Posted: 19/05/2014 at 08:44

Like you, we took over a large garden and wanted a veg plot. I don't know what your budget is, but we opted for raised beds surrounded by gravel (which obviously costs more to set up than just digging a bed).

I love my raised beds and find it keeps the veg and fruit area accessible in all weathers. I never dig it, just fork over lightly witha hand-fork. We have some beds with fixed crops (soft fruit, rhubarb, asparagus) and the rest of the space is used in rotation for all the other veg. Asparagus and carrots do particularly well in raised beds; brassicas don't do so well as they like firm soil.

Do remember to build yourself a big compost bay with two or more sections, as you'll be producing masses of useable waste in a big garden, and your veg will love the results.

Water cress

Posted: 18/05/2014 at 17:31

If watercress isn't feasible, try American Land Cress. Tastes very like watercress but grows in soil like any sensible vegetable would.

Clematis for a south facing border

Posted: 11/05/2014 at 14:43

I have a Wisely growing up a trellis, where it has given sterling service for about 8 years now. I cut it back each winter or early spring and protect it from snails when it starts to re-grow, and it's always a treat to see. One year it started to flower quite early and then mysteriously died back, but I just cut it back and it re-grew to flower again through to September. I think they're quite resilent plants.

first timer trying to grow carrota

Posted: 10/05/2014 at 11:52

Carrots can take a couple of weeks or more to come through, be patient. But I am unsure whether they'll do well in a tub, unless it's a very deep tub.

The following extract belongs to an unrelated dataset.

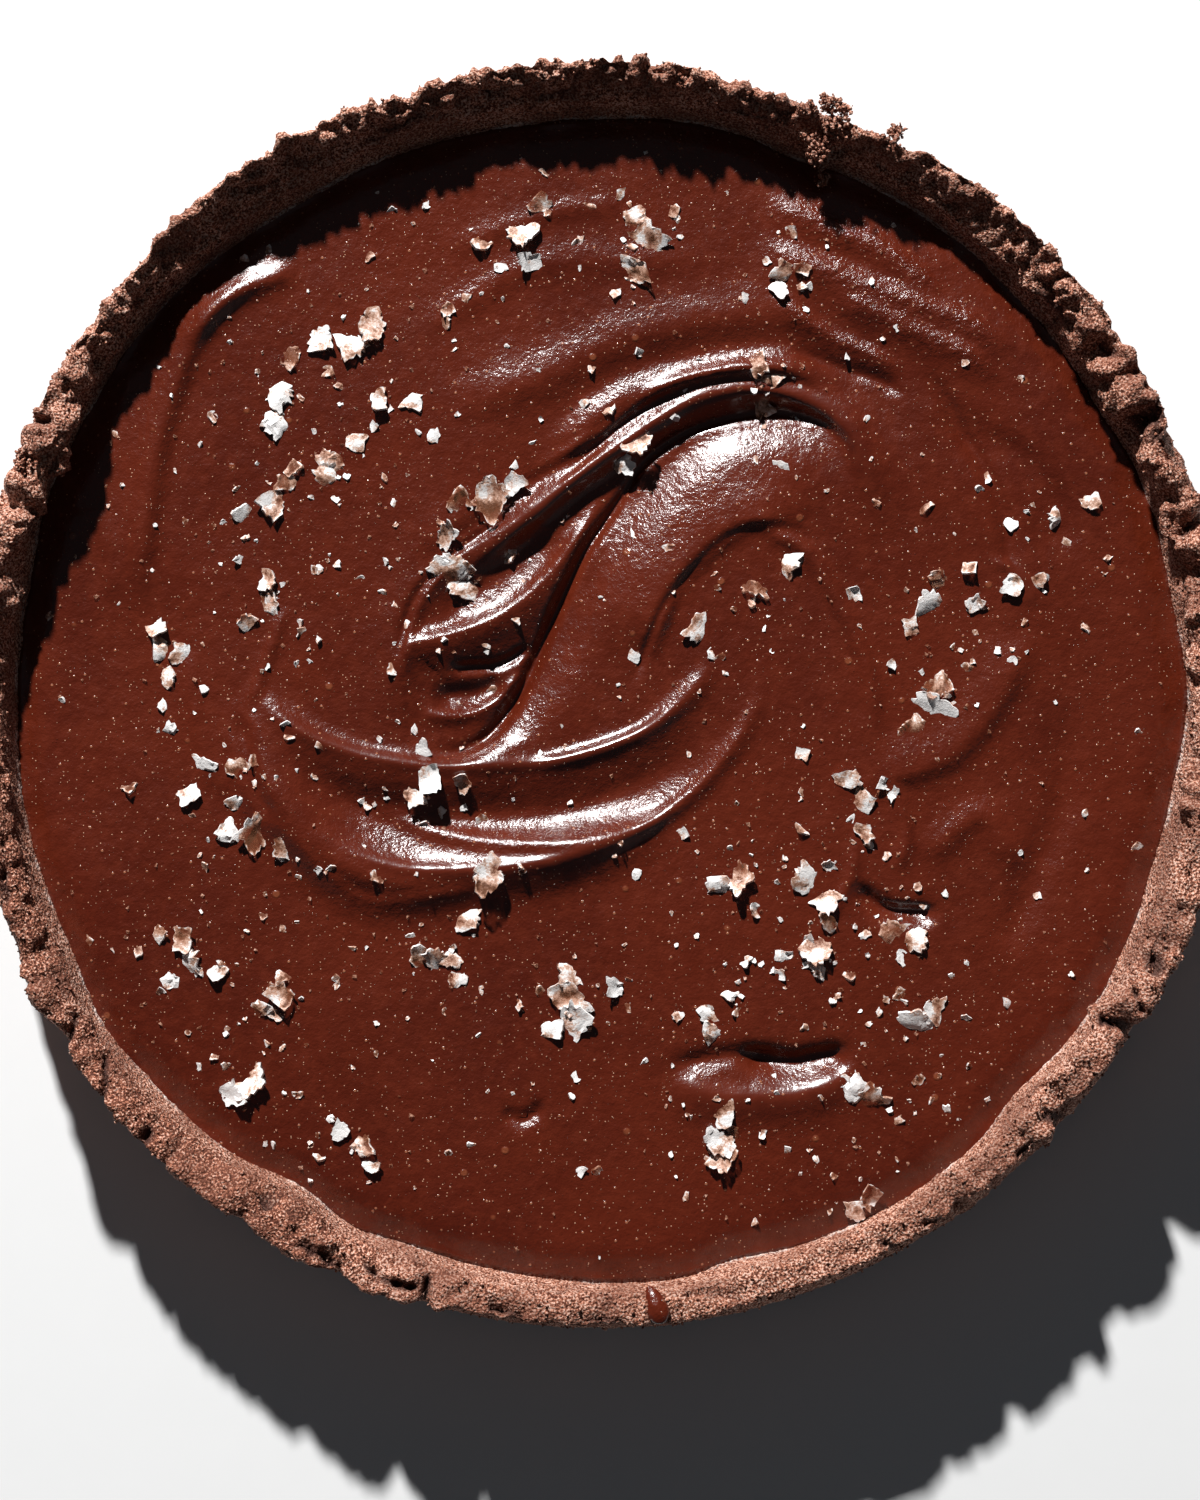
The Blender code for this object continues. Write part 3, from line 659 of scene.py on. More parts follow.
# rise, width left and right of the line, then the line, in mm; a negative rise is a furrow
spoonStrokes = {
    "archLip": (2.6, 4.6, 1.9, (
        (-30, 22), (-17, 31), (-7, 39), (2.5, 46), (11, 51.5), (19, 56), (29.5, 58.4), (38.5, 57),
        (46, 51), (51, 40), (52.5, 30))),
    "archFurrow": (-2.8, 5.5, 14.0, (
        (52, 39), (46.5, 48), (40, 52.8), (31, 54), (21, 51.5), (10, 43), (-1, 29),
        (-9.5, 11), (-18.5, -1), (-32, -9), (-38, -9.5))),
    "farSwell": (1.9, 3.4, 2.0, (
        (-12, 41), (-7, 45.5), (0.5, 53.5), (9, 58.5), (19, 61), (30.5, 63), (39, 62),
        (48, 59))),
    "fingerGroove": (-1.2, 2.5, 2.5, ((-34, 21.5), (-28, 28.5), (-15.5, 37.5), (2, 52.5))),
    "moundStep": (1.7, 8.0, 1.6, (
        (8, 6), (11, 14), (14.5, 22.5), (20.5, 28.5), (27.5, 33.5), (34, 34.5), (41, 32))),
    "moundTail": (1.0, 1.6, 1.5, (
        (27.5, 36.5), (33, 31.5), (39, 28), (45, 18), (49.5, 8), (51, -1), (50, -10.5))),
    "nearCrest": (1.5, 2.5, 6.0, (
        (-66, 4), (-62, 0), (-56, -5), (-46.5, -10), (-36, -12), (-26, -12), (-15, -8.5), (-9, -5))),
    "nearCrestEnd": (1.0, 1.7, 2.4, (
        (-16, -13), (-2, -9.5), (8, -6), (13.5, -1.5), (19.5, 5), (22, 10))),
    "foldInner": (1.1, 1.5, 1.8, (
        (-46, -16), (-39.4, -20), (-32.5, -22.9), (-23.8, -25), (-15, -25.8), (-5, -25.8), (3.8, -24.2),
        (11.3, -21.3), (18.8, -15.4), (25.1, -7.9), (29.5, -0.3), (31, 8))),
    "foldOuter": (2.9, 5.5, 4.0, (
        (-68, 3), (-66.5, -2.5), (-64, -10.5), (-57.5, -20), (-48.5, -29), (-36.5, -33),
        (-24.5, -32), (-7.5, -29.5), (7, -24.5), (14, -19))),
    "nearTrough": (-1.5, 4.0, 4.0, (
        (-60, -6), (-50, -15), (-40, -20), (-25, -20.5), (-5, -19.5), (12, -13), (24, 0))),
    "fingerEdge": (0.9, 1.6, 6.0, (
        (-18, 34), (-22.5, 31.5), (-29, 24.5), (-33.5, 17.5), (-36, 9), (-35.5, 1.5), (-33, -5))),
    "fingerCup": (-1.5, 3.2, 3.2, ((-30, 15), (-24, 20.5), (-16, 26), (-8, 34))),
    "fingerCrest": (2.0, 2.0, 4.5, (
        (-36.5, 2), (-35.5, 6), (-33.5, 10.5), (-26.5, 12.5), (-17, 16.5), (-9, 23.5), (-2, 33),
        (2, 40))),
    "fingerEye": (-1.4, 2.0, 2.0, ((-31, 0.5), (-27, 1.6), (-22, 2.2), (-17, 4.5))),
    "leftWave": (1.4, 1.8, 4.0, (
        (-57, 82), (-61.6, 79.1), (-68.2, 75.8), (-73.9, 69.9), (-78, 60), (-81.2, 49.1), (-83.2, 36.7),
        (-84.7, 24.3), (-85, 14))),
    "leftTip": (0.9, 2.2, 2.0, ((-76, 66), (-71, 73), (-66, 77), (-60, 79.5), (-55, 82))),
    "farWave": (1.2, 5.0, 4.0, ((-31, 54.5), (-12, 60), (8, 68.5), (28.5, 72), (45, 70))),
    "farRightWave": (1.0, 1.9, 4.0, (
        (30, 93.8), (38, 91.3), (45.8, 88), (51.6, 86), (57.3, 82), (61.5, 78.5), (66, 74))),
    "rightWave": (1.3, 2.3, 5.0, (
        (28, 86.5), (35.3, 83.7), (44.9, 80.1), (55.4, 75.7), (61.1, 73.7), (66.9, 71.9), (73, 68),
        (78, 63))),
    "rightCrease": (-1.1, 1.2, 1.5, (
        (60, 63), (64.6, 57.3), (67, 52.1), (72.2, 43.5), (75.6, 34.9), (76.8, 27.1), (78.5, 21))),
    "crescent": (1.2, 2.2, 6.0, (
        (80, 14), (78, 7.5), (72, -3), (64.5, -10.5), (52.5, -14), (48, -14))),
    "smallCrescent": (0.9, 3.0, 2.2, ((60.5, -30.5), (65.5, -24.5), (72, -21.5), (78, -32.5))),
    "tailSlit": (-2.0, 1.3, 2.2, ((47.5, -33), (52.5, -37.5), (58, -38.5), (64, -38.5))),
    "dab": (1.5, 2.3, 4.0, ((12, -68.6), (20.5, -72.4), (31, -73), (40, -71.6), (50, -66.5))),
    "dabHollow": (-2.4, 1.5, 3.0, ((25.5, -64), (34, -66), (42, -64.8), (47.5, -64))),
    # finer marks, too slight for the CAD's solid
    "nearRightWave": (0.9, 1.7, 4.0, (
        (42, 76.5), (48.4, 74.4), (52, 72.8), (58.9, 69.3), (65.8, 66.4), (70, 64), (76, 59))),
    "shortWave": (0.9, 1.2, 2.5, (
        (33, 77), (36.8, 73.2), (42.6, 69.1), (47.2, 66.8), (52.4, 64.4), (56.6, 60.9))),
    "waveCrease": (-0.8, 1.1, 1.1, ((35, 66.8), (40.8, 64.5), (46.6, 62.2), (52.4, 60.5), (58, 56.5))),
    "rightHollow": (-0.9, 2.6, 5.0, ((64, 57), (70.5, 50.5), (79, 45.5), (85, 38), (87, 31), (88, 24))),
    "rightEye": (0.8, 1.0, 1.0, ((73, 26.5), (76, 25.5), (78, 23.8), (79.8, 21.5), (80.5, 17))),
    "rightShade": (-0.9, 3.0, 3.0, ((85, 2), (86, -8), (86, -18), (82, -29), (77.5, -40), (73, -48))),
    "dabReach": (-1.2, 1.3, 2.2, ((12, -68), (17.5, -66), (23, -64.9), (30, -64.6), (37, -64.5))),
    "nearCrestEdge": (0.7, 1.2, 1.3, (
        (-66, 3.5), (-60.1, -1.8), (-53.9, -5.8), (-46.3, -8.6), (-38.8, -10.4), (-30, -11.7),
        (-20, -11.7), (-8.8, -10.9), (0, -8.8), (7.5, -5.6), (13.8, -1.9), (18.8, 2.3), (22, 8))),
    "foldEdge": (0.7, 1.2, 1.2, (
        (-52, -24), (-40, -29.5), (-30, -31), (-18, -30.6), (-8, -29.2), (3, -26), (12, -21),
        (19, -14))),
    "archEdge": (0.6, 1.0, 0.9, (
        (-14, 34), (-4, 42), (5, 48.5), (13, 54), (21, 57.5), (30, 58.5), (39, 55.5), (46, 49))),
    "archCrease": (-1.0, 0.9, 0.9, (
        (50.8, 40.7), (45.5, 49.3), (40.1, 53.4), (32.6, 54.7), (24, 53.6), (15.4, 50.4), (9, 45.5),
        (4, 38), (-2.8, 27.7))),
    "longCrease": (-1.9, 1.3, 1.3, (
        (7, 42), (2, 35), (-2.8, 27.7), (-9.2, 13.8), (-13.5, 4.1), (-18.8, -4.5), (-25, -8.8),
        (-34, -10))),
    "tipShadow": (-1.2, 1.1, 1.1, ((-12, 12), (-14.5, 9.5), (-18.8, 7.3), (-24.2, 6.8), (-28.4, 6.3))),
    "cupEdge": (-0.8, 0.8, 0.8, (
        (-36.5, 6), (-36, 13), (-33.5, 20), (-28, 26.5), (-20, 32.5), (-12, 36.5))),
    "swellEdge": (0.8, 1.1, 1.1, (
        (-16, 41), (-8, 45.5), (0, 50.2), (5.8, 54.6), (12, 58.6), (19.8, 61.5), (30, 62.5),
        (42, 60.5))),
    "swellCrease": (-0.6, 0.9, 0.7, (
        (-10, 39), (-2, 46), (6, 53), (15, 58), (25, 60.5), (36, 60), (46, 55))),
    "moundCrease": (-0.7, 0.8, 0.9, (
        (6, 2), (9, 10), (13, 19), (19, 26.5), (26, 32), (33, 33.5))),
    "eyeLip": (0.8, 1.0, 1.4, ((-33, 0), (-29, -2.4), (-21, -1), (-12, 7.5))),
    "leftBead": (0.7, 1.0, 1.0, ((-57.5, 18.5), (-61, 8.5), (-64.5, -1))),
    "leftThread": (0.6, 1.6, 1.6, ((-75.5, 11), (-75, 1.5), (-71.5, -11.5), (-66.5, -18.5))),
    "foldShadow": (-1.1, 1.2, 1.2, ((-67, -1), (-64.5, -10), (-62, -18), (-59, -24))),
    "foldThread": (0.7, 1.2, 3.0, (
        (-70, -10), (-62, -20), (-56.5, -25), (-49.5, -32.5), (-39.5, -37), (-16, -33.5))),
    "farThread": (0.45, 2.0, 1.6, ((-29, 84.5), (-16.5, 89), (-5, 92.5), (8, 93))),
    "farFlat": (0.55, 2.6, 2.6, ((-36.5, 68), (-23.5, 75.5), (-11.5, 82), (8, 83), (22, 82))),
    "tailRidge": (0.9, 1.3, 1.3, ((54, -14), (56, -18.5), (57, -25), (55.5, -32))),
    "tailThread": (0.5, 0.9, 0.9, ((48, -23), (47.5, -30), (44.5, -37), (40, -44))),
    "nick": (-1.2, 1.1, 1.1, ((-18, -75), (-14, -76.8), (-9, -74))),
    "leftHook": (0.6, 1.1, 1.1, ((-97.5, 35.5), (-92.5, 34), (-90.5, 26), (-90, 18))),
}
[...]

Peppers can take a week or two to germinate. They develop quite slowly and should really have been sown (indoors) some weeks ago. If you haven't started any yet, it might be better to buy a few plants now to get off to a good start.

Cucumbers, though, will germinate in a few days if you start them indoors in pots, and they don't benefit from starting too early. Then when they're well up you can move them to somewhere cooler, and start to harden them off if they are to go outside.

Tomato varieties for outdoors

Posted: 09/05/2014 at 17:10

I have found that Sungold don't seem to get blight as much as some varieties.

Tomato Varieties

Posted: 09/05/2014 at 17:07

Moneymaker has a clue in the name - it's bred to give a big yield but isn't great for flavour. Marmande is French and might not do as well in the UK as it would in France. Never heard of Harzfeuer.

You can grow from seeds taken from a tomato, but it's useful to know what it is, whether it's an F1 hybrid (which won't breed true), whether it will do well outdoors, and whether it's an upright (indeterminate) or bush type (determinate). Without this information you could waste a lot of time, effort, compost, feed, etc on the wrong sort of plant or grwoing it the wrong way.

For outdoor tomatoes, I have found Sungold superb for flavour - it's an F1 so the seeds are expensive, but most people only want a few plants. I'm also growing Maskotka, a bush-type that's easy to look after.